Each line from the one containing "door_pull(start + pull, lane)" through the one containing "depsgraph = bpy.context.evaluated_depsgraph_get()" must be echoed exactly, endpoints included, and every other line omitted.

== == ==

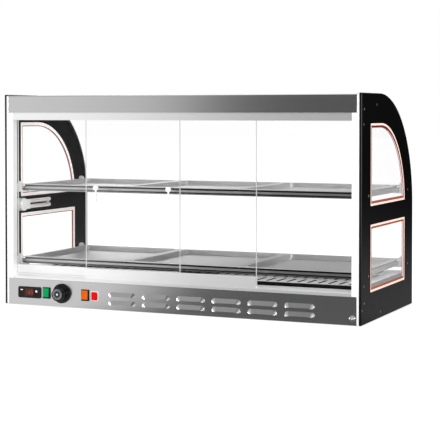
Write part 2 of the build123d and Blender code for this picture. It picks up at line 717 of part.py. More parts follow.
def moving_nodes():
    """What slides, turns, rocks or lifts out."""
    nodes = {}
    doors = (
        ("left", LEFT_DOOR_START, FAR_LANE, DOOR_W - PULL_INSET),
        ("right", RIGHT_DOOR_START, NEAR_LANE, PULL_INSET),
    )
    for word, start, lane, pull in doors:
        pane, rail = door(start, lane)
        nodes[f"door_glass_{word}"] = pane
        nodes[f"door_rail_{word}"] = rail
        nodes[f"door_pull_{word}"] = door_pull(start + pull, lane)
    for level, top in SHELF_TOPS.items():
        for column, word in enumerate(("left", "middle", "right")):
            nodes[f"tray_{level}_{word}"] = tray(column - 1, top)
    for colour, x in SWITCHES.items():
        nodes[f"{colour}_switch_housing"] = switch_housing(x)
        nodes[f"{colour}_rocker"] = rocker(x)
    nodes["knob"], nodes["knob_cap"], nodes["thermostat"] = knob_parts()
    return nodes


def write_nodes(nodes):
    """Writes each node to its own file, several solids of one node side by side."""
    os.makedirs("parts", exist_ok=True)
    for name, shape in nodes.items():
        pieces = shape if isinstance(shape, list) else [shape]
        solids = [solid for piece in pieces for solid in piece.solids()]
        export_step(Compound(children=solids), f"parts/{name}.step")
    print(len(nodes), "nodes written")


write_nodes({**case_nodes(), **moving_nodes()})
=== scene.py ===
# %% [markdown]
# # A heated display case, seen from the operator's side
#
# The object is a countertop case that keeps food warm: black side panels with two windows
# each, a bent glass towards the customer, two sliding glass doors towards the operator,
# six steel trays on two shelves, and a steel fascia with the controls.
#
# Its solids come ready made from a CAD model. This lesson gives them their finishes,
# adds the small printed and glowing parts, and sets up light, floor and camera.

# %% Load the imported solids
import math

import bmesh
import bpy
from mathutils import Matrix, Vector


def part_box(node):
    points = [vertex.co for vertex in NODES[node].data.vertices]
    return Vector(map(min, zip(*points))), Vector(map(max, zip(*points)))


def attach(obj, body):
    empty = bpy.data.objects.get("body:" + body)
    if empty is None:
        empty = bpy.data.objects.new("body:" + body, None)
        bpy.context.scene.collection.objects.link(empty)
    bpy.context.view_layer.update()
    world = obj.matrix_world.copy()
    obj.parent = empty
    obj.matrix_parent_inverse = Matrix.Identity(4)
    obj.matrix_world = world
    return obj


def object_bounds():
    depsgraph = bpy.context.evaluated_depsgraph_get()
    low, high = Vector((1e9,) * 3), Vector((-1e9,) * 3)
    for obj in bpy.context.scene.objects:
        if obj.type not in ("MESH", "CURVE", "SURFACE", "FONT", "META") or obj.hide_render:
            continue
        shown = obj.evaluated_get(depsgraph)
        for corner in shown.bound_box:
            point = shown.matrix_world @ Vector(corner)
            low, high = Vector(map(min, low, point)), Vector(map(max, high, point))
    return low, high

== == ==

SOLVED EXERCISE
        nodes[f"door_pull_{word}"] = door_pull(start + pull, lane)
    for level, top in SHELF_TOPS.items():
        for column, word in enumerate(("left", "middle", "right")):
            nodes[f"tray_{level}_{word}"] = tray(column - 1, top)
    for colour, x in SWITCHES.items():
        nodes[f"{colour}_switch_housing"] = switch_housing(x)
        nodes[f"{colour}_rocker"] = rocker(x)
    nodes["knob"], nodes["knob_cap"], nodes["thermostat"] = knob_parts()
    return nodes


def write_nodes(nodes):
    """Writes each node to its own file, several solids of one node side by side."""
    os.makedirs("parts", exist_ok=True)
    for name, shape in nodes.items():
        pieces = shape if isinstance(shape, list) else [shape]
        solids = [solid for piece in pieces for solid in piece.solids()]
        export_step(Compound(children=solids), f"parts/{name}.step")
    print(len(nodes), "nodes written")


write_nodes({**case_nodes(), **moving_nodes()})
=== scene.py ===
# %% [markdown]
# # A heated display case, seen from the operator's side
#
# The object is a countertop case that keeps food warm: black side panels with two windows
# each, a bent glass towards the customer, two sliding glass doors towards the operator,
# six steel trays on two shelves, and a steel fascia with the controls.
#
# Its solids come ready made from a CAD model. This lesson gives them their finishes,
# adds the small printed and glowing parts, and sets up light, floor and camera.

# %% Load the imported solids
import math

import bmesh
import bpy
from mathutils import Matrix, Vector


def part_box(node):
    points = [vertex.co for vertex in NODES[node].data.vertices]
    return Vector(map(min, zip(*points))), Vector(map(max, zip(*points)))


def attach(obj, body):
    empty = bpy.data.objects.get("body:" + body)
    if empty is None:
        empty = bpy.data.objects.new("body:" + body, None)
        bpy.context.scene.collection.objects.link(empty)
    bpy.context.view_layer.update()
    world = obj.matrix_world.copy()
    obj.parent = empty
    obj.matrix_parent_inverse = Matrix.Identity(4)
    obj.matrix_world = world
    return obj


def object_bounds():
    depsgraph = bpy.context.evaluated_depsgraph_get()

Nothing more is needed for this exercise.